Ronald Tierney (December 12, 1944 – September 5, 2017) was an American mystery writer.

Tierney was born in Indianapolis, Indiana, birthplace of Tierney's fictional character Dietrich (Deets) Shanahan. After years as a writer, newspaper editor and communications director, Tierney began writing mysteries in the late 1980s.

The Stone Veil introduces semi-retired, Indianapolis-based private investigator Deets Shanahan. The first in a series of eleven novels, The Stone Veil was a finalist in St.
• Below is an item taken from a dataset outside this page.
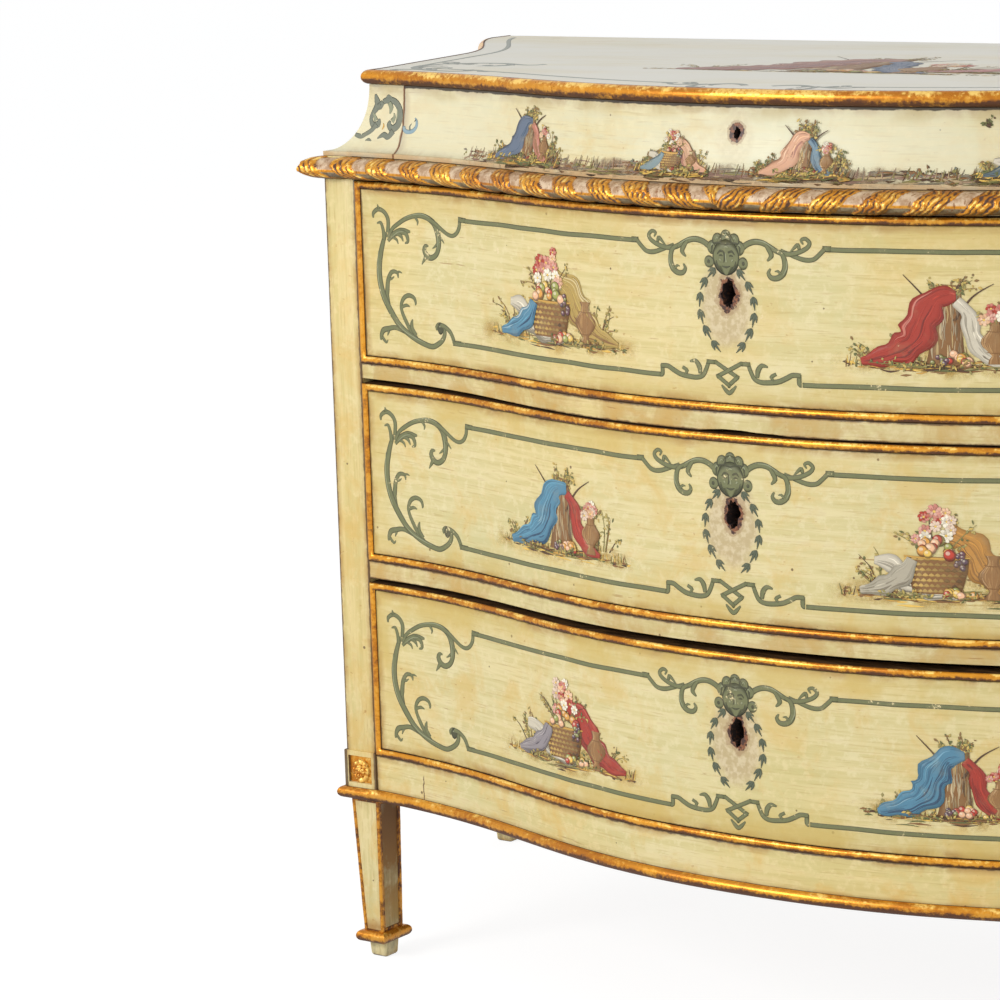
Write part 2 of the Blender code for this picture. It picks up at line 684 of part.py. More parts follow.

Martin's Press "Best First Private Eye Novel" competition. It was also nominated for the Private Eye Writers of America's Shamus Award for "Best First Novel." After Moving to San Francisco, Tierney embarked on a second series involving the strong and passionate Carly Paladino, the lead investigator for a large, prestigious San Francisco security firm and the down on his luck, streetwise P.I. Noah Lang. Tierney was a member of the Authors Guild, Mystery Writers of America, and the Private Eye Writers of America. Tierney's novels have been published by the UK's Severn House, St. Martin's Press and Dutton (Penguin Group).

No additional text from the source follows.